Six years ago, if you had told me I’d be running my own editing service and publishing company, I would have laughed and said you’re out of your mind. In 2012, when my first novel came out, I had no idea what Facebook was, I’d never read a blog, and social media was a term I couldn’t begin to define. But my publisher told me it was a must for today’s authors. So, I dove in.
I learned how to “build my platform” one step at a time. From there, I learned how to format digital and print books and then ventured into self-publishing. I learned how to promote my books and how to expand my business to include other authors as well.
Along the way, I hit many road blocks. There were times when I thought, “I’ll never figure this out.” But I never gave up, and eventually I did figure it all out.
What’s been my biggest motivation?
My mom.
Mom, who turns 71 this week, is an amazing woman. Married at nineteen with three kids by the age of twenty-four, Mom has spent her entire life hurdling obstacles. She was diagnosed as a Type I diabetic when I was seven. When I was eight, she carried my youngest brother to full term only to lose him during delivery—complications of diabetes. She has battled endless health issues, financial setbacks, and disappointments. But I’ve never known anyone more optimistic about life than she is.
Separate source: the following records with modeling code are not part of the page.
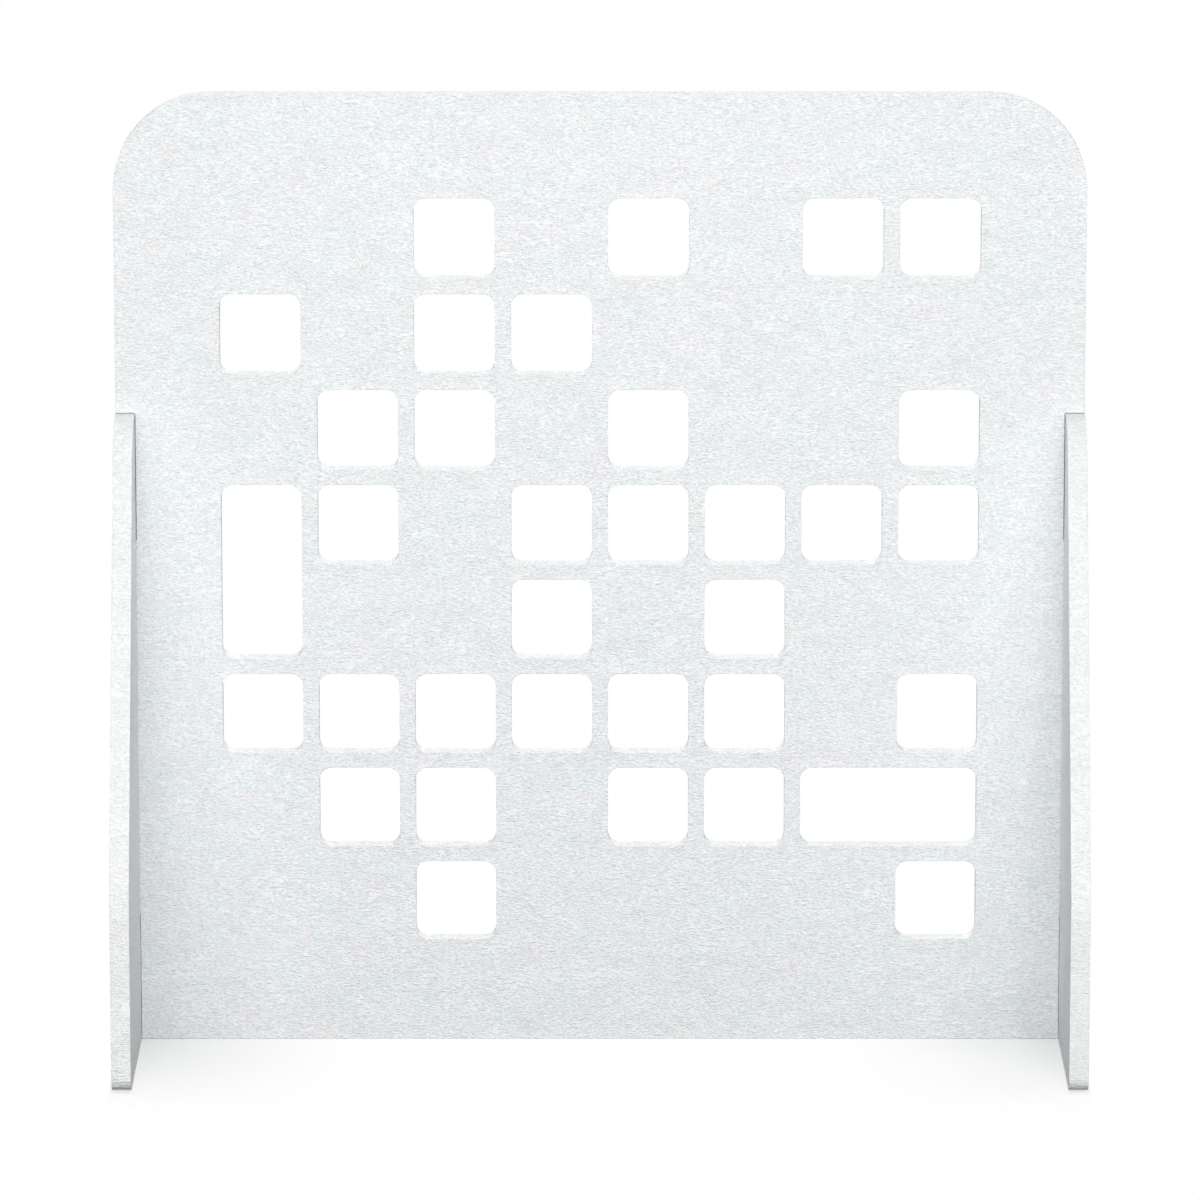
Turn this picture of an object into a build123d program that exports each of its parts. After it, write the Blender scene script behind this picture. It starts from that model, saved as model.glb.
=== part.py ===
from build123d import *
import os

# Free-standing divider screen: one flat pierced panel that carries a foot across each side.
# Every piece is cut from the same felt board. Millimetres, +Z up and -Y to the front.
# The origin is on the floor, midway between the feet and in the middle of the panel's thickness.

os.makedirs("parts", exist_ok=True)

# Board
board = 24
fit_gap = 0.3
overrun = 5

# Screen
screen_width = 1200
screen_height = 1200
screen_corner = 120

# Feet
foot_height = 800
foot_depth = 540
crown_depth = 130
knee_height = 240
toe_radius = 20
knee_radius = 140
crown_radius = 70

# Joint between the screen and each foot
tab_length = 480
shoulder_gap = 1
ledge_gap = 1.4
notch_radius = 2

# Window grid
pitch = 120
window = 100
window_corner = 15

# One letter to a cell, seen from the front: o is a window, T the upper cell of a tall window
# that takes two cells, and W the left cell of a wide window that takes two cells.
window_map = (
    "..o.o.oo",
    "o.oo....",
    ".oo.o..o",
    "To.ooooo",
    "...o.o..",
    "oooooo.o",
    ".oo.ooW.",
    "..o....o",
)

# Sizes that follow from those above
double_window = window + pitch
notch_depth = board + shoulder_gap
notch_height = foot_height + ledge_gap
tab_height = foot_height / 2
rows = len(window_map)
columns = len(window_map[0])


def cell(column, row):
    """Centre of a grid cell on the screen's face, counted from the upper left one."""
    x = (column - (columns - 1) / 2) * pitch
    z = screen_height / 2 + ((rows - 1) / 2 - row) * pitch
    return (x, z)


def cells_marked(mark):
    """Grid positions that carry one letter of the map."""
    cells = [(column, row) for row in range(rows) for column in range(columns)]
    return [(column, row) for column, row in cells if window_map[row][column] == mark]


single_windows = [cell(column, row) for column, row in cells_marked("o")]
tall_windows = [cell(column, row + 1 / 2) for column, row in cells_marked("T")]
wide_windows = [cell(column + 1 / 2, row) for column, row in cells_marked("W")]

# Panel: the pierced board. Its sides are cut back for the feet, and a tab is left on each
# side that passes through the foot and ends level with the foot's outer face.
with BuildPart() as panel:
    with BuildSketch(Plane.XZ) as face:
        with Locations((0, screen_height / 2)):
            Rectangle(screen_width, screen_height)
        fillet(face.vertices().group_by(Axis.Y)[-1], screen_corner)

        # Notch for each foot, with a small radius in its upper inner corner
        notch_width = notch_depth + overrun
        notch_span = notch_height + overrun
        with Locations(
            (-screen_width / 2 + notch_depth - notch_width / 2, notch_height - notch_span / 2),
            (screen_width / 2 - notch_depth + notch_width / 2, notch_height - notch_span / 2),
        ):
            Rectangle(notch_width, notch_span, mode=Mode.SUBTRACT)
        inner_corners = face.vertices().group_by(Axis.Y)[1].sort_by(Axis.X)[1:-1]
        fillet(inner_corners, notch_radius)

        # Tab on each side, at the middle of the foot's height
        with Locations((0, tab_height)):
            Rectangle(screen_width, tab_length)

        with Locations(single_windows):
            RectangleRounded(window, window, window_corner, mode=Mode.SUBTRACT)
        with Locations(tall_windows):
            RectangleRounded(window, double_window, window_corner, mode=Mode.SUBTRACT)
        with Locations(wide_windows):
            RectangleRounded(double_window, window, window_corner, mode=Mode.SUBTRACT)
    extrude(amount=board / 2, both=True)

# Left foot: a straight-sided base that leans in above the knee to a rounded crown.
# It is the same front and back, so it is symmetric about the panel.
with BuildPart() as left_foot:
    with BuildSketch(Plane.YZ.offset(-screen_width / 2)) as outline:
        with BuildLine():
            Polyline(
                (-foot_depth / 2, 0),
                (-foot_depth / 2, knee_height),
                (-crown_depth / 2, foot_height),
                (crown_depth / 2, foot_height),
                (foot_depth / 2, knee_height),
                (foot_depth / 2, 0),
                close=True,
            )
        make_face()
        fillet(outline.vertices().group_by(Axis.Y)[-1], crown_radius)
        fillet(outline.vertices().group_by(Axis.Y)[1], knee_radius)
        fillet(outline.vertices().group_by(Axis.Y)[0], toe_radius)

        # Slot that takes the panel's tab
        with Locations((0, tab_height)):
            Rectangle(board + 2 * fit_gap, tab_length + 2 * fit_gap, mode=Mode.SUBTRACT)
    extrude(amount=board)

# Right foot: the left one, mirrored
with BuildPart() as right_foot:
    mirror(left_foot.part, about=Plane.YZ)

panel.part.label = "panel"
export_step(panel.part, "parts/panel.step")

left_foot.part.label = "left_foot"
export_step(left_foot.part, "parts/left_foot.step")

right_foot.part.label = "right_foot"
export_step(right_foot.part, "parts/right_foot.step")
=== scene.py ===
"""Looks of a free-standing acoustic divider screen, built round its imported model.

The screen is three boards of pressed polyester felt: a flat panel pierced by a grid of windows,
and a foot that slides on to a tab at each side. Every length is in metres, in the frame of the
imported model: +Z is up, -Y is the front and the origin is on the floor in the middle of the screen.
"""

import logging
import math
from abc import ABC, abstractmethod
from dataclasses import dataclass, field
from enum import Enum
from typing import Any, Optional, Sequence, Union

import bpy
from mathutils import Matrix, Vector, geometry, kdtree, noise


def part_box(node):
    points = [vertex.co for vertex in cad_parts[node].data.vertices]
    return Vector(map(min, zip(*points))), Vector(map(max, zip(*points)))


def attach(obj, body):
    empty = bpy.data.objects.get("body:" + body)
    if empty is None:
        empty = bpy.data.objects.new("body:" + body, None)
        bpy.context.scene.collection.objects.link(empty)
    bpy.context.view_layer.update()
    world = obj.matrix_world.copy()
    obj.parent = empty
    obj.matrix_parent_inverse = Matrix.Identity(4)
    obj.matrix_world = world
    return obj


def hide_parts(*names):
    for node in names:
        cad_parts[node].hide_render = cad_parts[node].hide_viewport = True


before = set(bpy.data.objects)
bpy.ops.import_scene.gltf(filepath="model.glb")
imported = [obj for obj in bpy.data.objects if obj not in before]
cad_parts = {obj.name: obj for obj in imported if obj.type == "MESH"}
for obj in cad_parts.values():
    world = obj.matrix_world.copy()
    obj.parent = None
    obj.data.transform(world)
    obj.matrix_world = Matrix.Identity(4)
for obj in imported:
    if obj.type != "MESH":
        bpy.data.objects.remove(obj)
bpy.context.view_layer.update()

log = logging.getLogger("divider_screen")

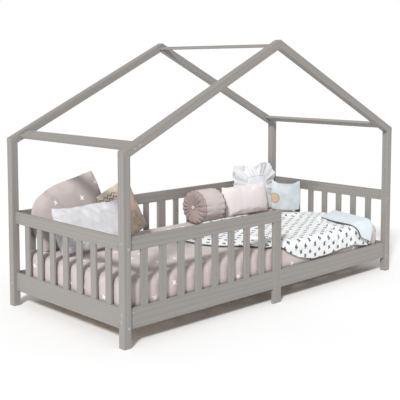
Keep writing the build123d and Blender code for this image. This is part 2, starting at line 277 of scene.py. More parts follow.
def motif_cells(made, pitch, wander, spin):
    """Splits the cloth into staggered cells, and gives the distances from a cell's mark on its two axes."""
    scaled = made.node("VectorMath", made.cloth_place(), operation="SCALE")
    scaled.inputs["Scale"].default_value = 1 / pitch
    split = made.node("SeparateXYZ", scaled.outputs[0])
    row = made.math("FLOOR", split.outputs[1])
    stagger = made.math("MULTIPLY", made.math("MODULO", row, 2.0), 0.5)
    across = made.math("ADD", split.outputs[0], stagger)
    cell = made.node("CombineXYZ", made.math("FLOOR", across), row, 0.0)
    draw = made.node("TexWhiteNoise", cell.outputs[0], noise_dimensions="3D")
    dice = made.node("SeparateXYZ", draw.outputs["Color"])
    place = []
    for along, throw in ((across, dice.outputs[0]), (split.outputs[1], dice.outputs[1])):
        centred = made.math("SUBTRACT", made.math("FRACT", along), 0.5)
        shift = made.math("MULTIPLY", made.math("SUBTRACT", throw, 0.5), wander)
        place.append(made.math("SUBTRACT", centred, shift))
    turned = made.node("VectorRotate", rotation_type="Z_AXIS")
    made.feed(turned.inputs["Vector"], made.node("CombineXYZ", *place, 0.0).outputs[0])
    angle = made.math("MULTIPLY", made.math("SUBTRACT", dice.outputs[2], 0.5), spin)
    made.feed(turned.inputs["Angle"], angle)
    local = made.node("SeparateXYZ", turned.outputs[0])
    return [made.math("ABSOLUTE", local.outputs[i]) for i in (0, 1)]


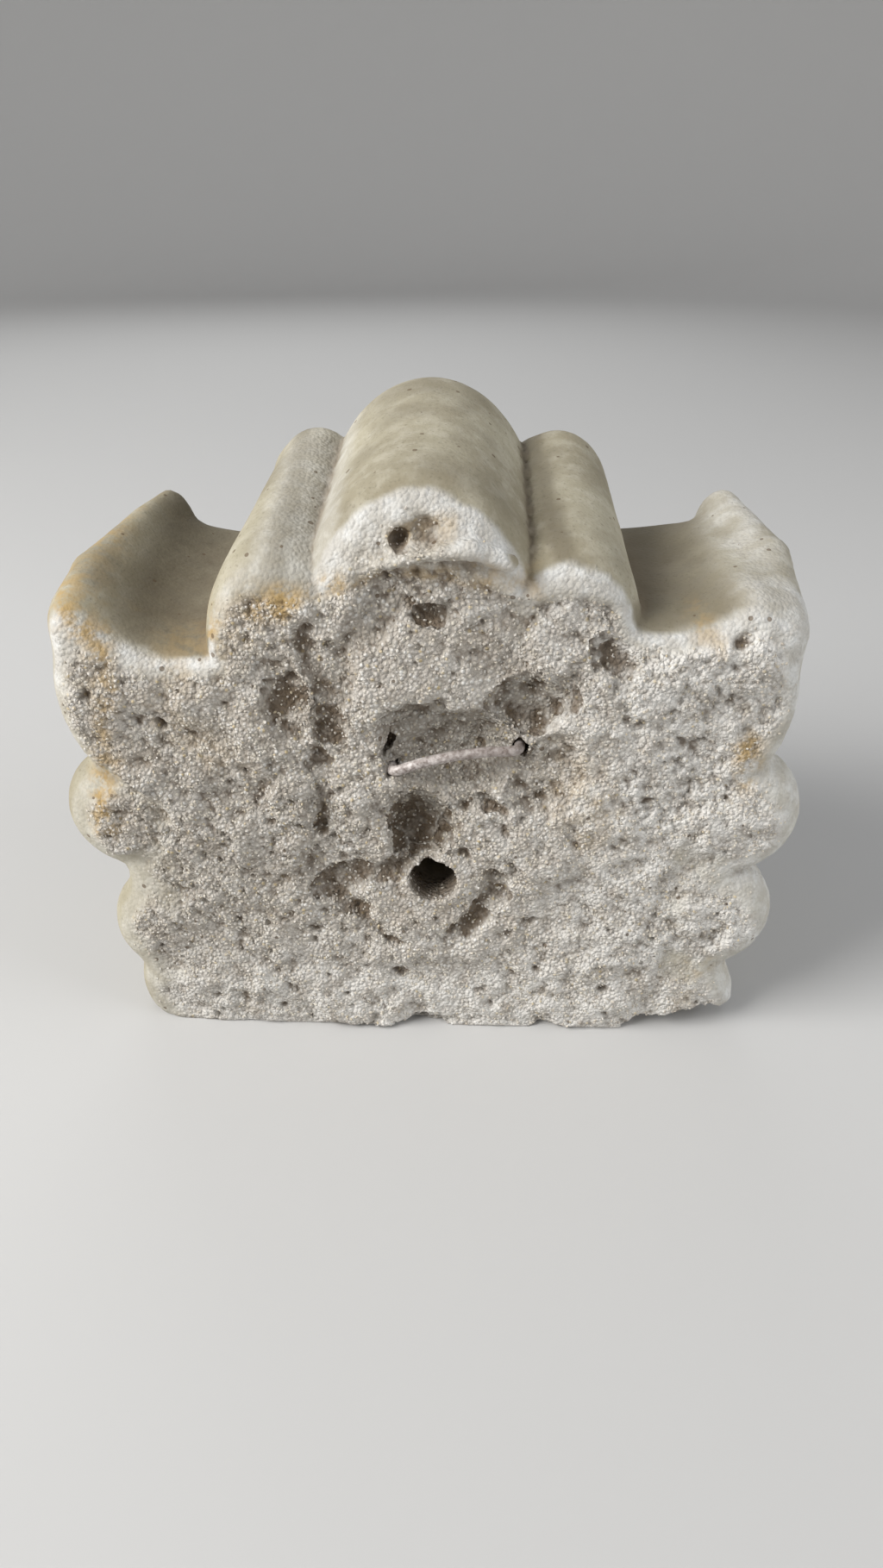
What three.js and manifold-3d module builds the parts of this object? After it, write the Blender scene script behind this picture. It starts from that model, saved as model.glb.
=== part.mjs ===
// A cast-stone gargoyle head that hangs on a garden wall as a water spout, or stands on its flat base.
// The stone is one casting: a domed crown with a roll on either side of it, two hollow-topped ears, a ruff
// of swept-back tufts down each flank, and a snarling face with the spout's bore in its mouth.
// A steel wire, cast into a hollow in the flat back, is the loop that it hangs by.
// Millimetres. +Z is up, the face looks along -Y, and +X is the gargoyle's own left.
// The origin is on the base, under the middle of the stone's outline box.
import * as THREE from "three";
import { mergeVertices } from "three/addons/utils/BufferGeometryUtils.js";
import Module from "manifold-3d";

// Driving dimensions
const HEAD_HEIGHT = 200;
const BORE_DIAMETER = 15;
const WIRE_DIAMETER = 3.2;
const WIRE_SPAN = 39.4;
const WIRE_TILT_DEGREES = 11.7;
const WIRE_ARCH = 2.2;
const WIRE_SINK = 1.5;
const WIRE_BEND_RADIUS = 3;
const WIRE_EMBEDMENT = 8;
const WIRE_CLEARANCE = 0.3;
const HOOK_GAP = 7.3;
const HOOK_HOLLOW_BORDER = 10;

// The surface is faceted on a grid with this many cells in the head's height.
const CELLS_UP = 35;

// The carving is set out in shares, hundredths of the head's height.
const SHARE = HEAD_HEIGHT / 100;
const LEFT = 1;
const RIGHT = -1;
const bothSides = (make) => [make(LEFT), make(RIGHT)];

// A place on the head in shares: to its own left, forward of the back plane, and above the base.
const at = (left, forward, up) => new THREE.Vector3(left, -forward, up).multiplyScalar(SHARE);

// Each form is a function of a place: its distance in millimetres from the form's surface, less than
// nothing inside.

function softMin(a, b, softness) {
  const overlap = Math.max(softness - Math.abs(a - b), 0);
  return Math.min(a, b) - (overlap * overlap) / (4 * softness);
}

const join = (softness, ...forms) => (p) =>
  forms.map((form) => form(p)).reduce((a, b) => softMin(a, b, softness * SHARE));

const carve = (softness, form, ...cutters) => (p) =>
  cutters.reduce((d, cutter) => -softMin(-d, cutter(p), softness * SHARE), form(p));

// An egg with its three half-lengths in millimetres.
function ellipsoid(centre, radii) {
  return (p) => {
    const q = p.clone().sub(centre).divide(radii);
    const slope = q.clone().divide(radii).length();
    return slope > 0 ? (q.length() * (q.length() - 1)) / slope : -Math.min(...radii.toArray());
  };
}

const egg = (centre, left, forward, up) =>
  ellipsoid(centre, new THREE.Vector3(left, forward, up).multiplyScalar(SHARE));

// A round-ended roll between two places, tapering, and taller than it is wide where stretch is over 1.
function roll(from, fromRadius, to, toRadius, stretch = 1) {
  const squeeze = new THREE.Vector3(1, 1, 1 / stretch);
  const start = from.clone().multiply(squeeze);
  const axis = to.clone().multiply(squeeze).sub(start);
  return (p) => {
    const q = p.clone().multiply(squeeze).sub(start);
    const along = THREE.MathUtils.clamp(q.dot(axis) / axis.lengthSq(), 0, 1);
    const radius = THREE.MathUtils.lerp(fromRadius, toRadius, along) * SHARE;
    return q.addScaledVector(axis, -along).length() - radius;
  };
}

// Rolls from stop to stop, each stop a place and the radius there.
const chain = (...stops) =>
  join(0.5, ...stops.slice(1).map(([to, radius], n) => roll(...stops[n], to, radius)));

function block(centre, left, forward, up, rounding) {
  const core = new THREE.Vector3(left - rounding, forward - rounding, up - rounding).multiplyScalar(SHARE);
  return (p) => {
    const q = p.clone().sub(centre);
    const over = new THREE.Vector3(Math.abs(q.x), Math.abs(q.y), Math.abs(q.z)).sub(core);
    const inside = Math.min(Math.max(over.x, over.y, over.z), 0);
    return over.max(new THREE.Vector3()).length() + inside - rounding * SHARE;
  };
}

// The mass behind the face, from the back plane to the front of the ears.
const skull = block(at(0, 13, 33), 43, 30, 39, 10);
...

Mom is an adventurer at heart. In 1977, the year after my brother died, Mom and Dad moved us out of the city to a rural mountain community where they built a two-story log home with their own hands.
Mom never went to college, but she has a slew of certifications and has accumulated enough life experience to most college graduates to shame. She’s owned several businesses, has managed multiple medical offices, and spent many years volunteering in her community.
In addition, Mom can build, repair, and design anything. She spent twenty years as a professional seamstress, taught herself how to reupholster furniture, rewired lighting fixtures, and built a cement block wall and a 25ft. aviary.
During the past decade of her life, she has faced constant pain and illness and countless hospital visits. But she always has a smile on her face and a compliment for whoever happens to be in her presence. More than once, we thought we would lose her, but she just kept on going, her spirit too strong to give up.
My Mom is my greatest inspiration. As I was growing up watching her battle illness and tackle projects that seemed beyond her capability, she would always tell me, “If someone else has done it, I can learn to do it too.”
That was her motto. She could, quite literally, do anything.
I’ve tried to follow Mom’s example. I’m not much for building aviaries or sewing dresses, but I apply her stick-to-it attitude to what I love best: writing and publishing.
At the moment, I’m trying to learn how to market my books via Click Funnels. Thanks to Ken Dunn’s beta class on the subject, I’ve learned a lot. But this is perhaps the most challenging thing I’ve ever tried to learn. I am at a brick wall. There have been times, even today, that I’ve turned off my computer and threw my hands up in frustration. “I just can’t do this!” I want to shout.
But then I think of Mom’s words: “If someone else has done it, I can’t learn to do it to.”
So, I turn my computer back on, take a deep breath, and then say to myself, “I’ve got this.”